Now a lawmaker and the leader of the Batkivshchyna party, with 19 seats in parliament, she has a popularity rating of 13 to 16 percent, recent polls show, good enough for the first place.
But Tymoshenko also has one of the highest unpopularity ratings among Ukrainian politicians – almost 56 percent of Ukrainians said they had a negative attitude to her in an April survey by the Kyiv International Institute of Sociology.
Her other big problem is that some 29 percent of Ukrainians haven’t yet decided who they will support at the next presidential elections, which are scheduled for March 31, 2019.
So to enthuse the electorate, Tymoshenko and her team are proposing a radical reshaping of the Ukrainian system of government.
In her two-and-a-half hour speech, Tymoshenko said Ukraine should transform into a parliamentary republic, with most presidential powers being transferred to a new position – chancellor.
Political parties would put forward their candidates for chancellor during parliamentary elections, with the party winning the parliament elections also winning the chancellorship.
“This form of government would be stronger than the presidential one,” she said.
And with Batkivshchyna party now leading in the polls with 8.5 percent support, Tymoshenko obviously believes she would have a good chance of being chancellor.
Tymoshenko also proposed the creation of a National Assembly of Self-Governance, which she likened to an upper house of parliament. One-third of the seats in the new body would be taken by civil society leaders, and the remainder would be filled by people with “moral authority.”

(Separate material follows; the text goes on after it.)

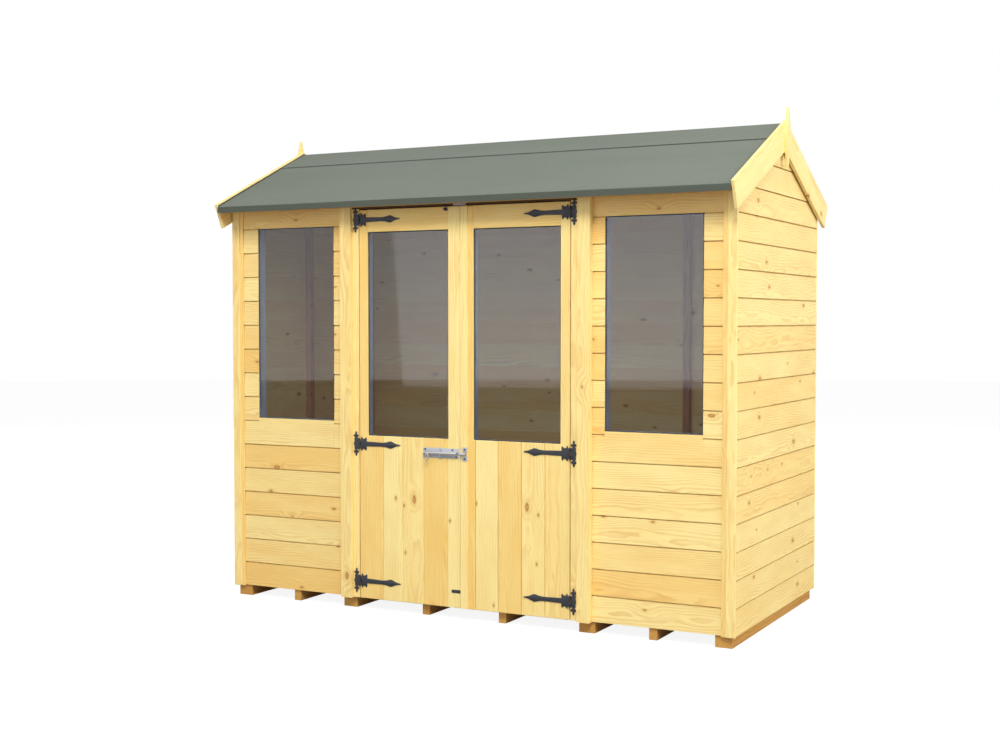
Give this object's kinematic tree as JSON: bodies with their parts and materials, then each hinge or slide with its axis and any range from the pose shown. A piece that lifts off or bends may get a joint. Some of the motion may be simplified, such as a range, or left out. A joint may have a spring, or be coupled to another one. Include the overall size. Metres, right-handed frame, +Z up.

However, didn’t specify who these people might be.
Tymoshenko also spoke of granting more powers to ordinary Ukrainians. She said the public would be able to elect lower court judges, propose amendments to laws, and launch national referendums at their own initiative.
To make all these plans happen, Tymoshenko hinted that Ukrainians should elect the right president.
Without saying directly that she wanted to be the next president, Tymoshenko made it clear that was her plan: When one forum speaker said she would most likely be the next president, she laughed and thanked him.
Tymoshenko speech at times generated loud applause, but also at times the audience appeared confused or bored.
According to polls, Tymoshenko’s electorate mainly consists of middle-aged residents of villages and small towns, where she competes with Oleg Lyashko, the leader of Radical Party, who like many other Ukrainian politicians started his political career on Tymoshenko’s team.
Analysts said her new strategy is designed to win new supporters among young residents of big cities.
“It is a sort of an appeal to the urban electorate, because it was a very advanced and somewhat complicated speech, with lots of graphics and tables,” Andreas Umland, a German political expert who was present at the forum, told the Kyiv Post.
“It’s obviously the start of her election campaign,” he added.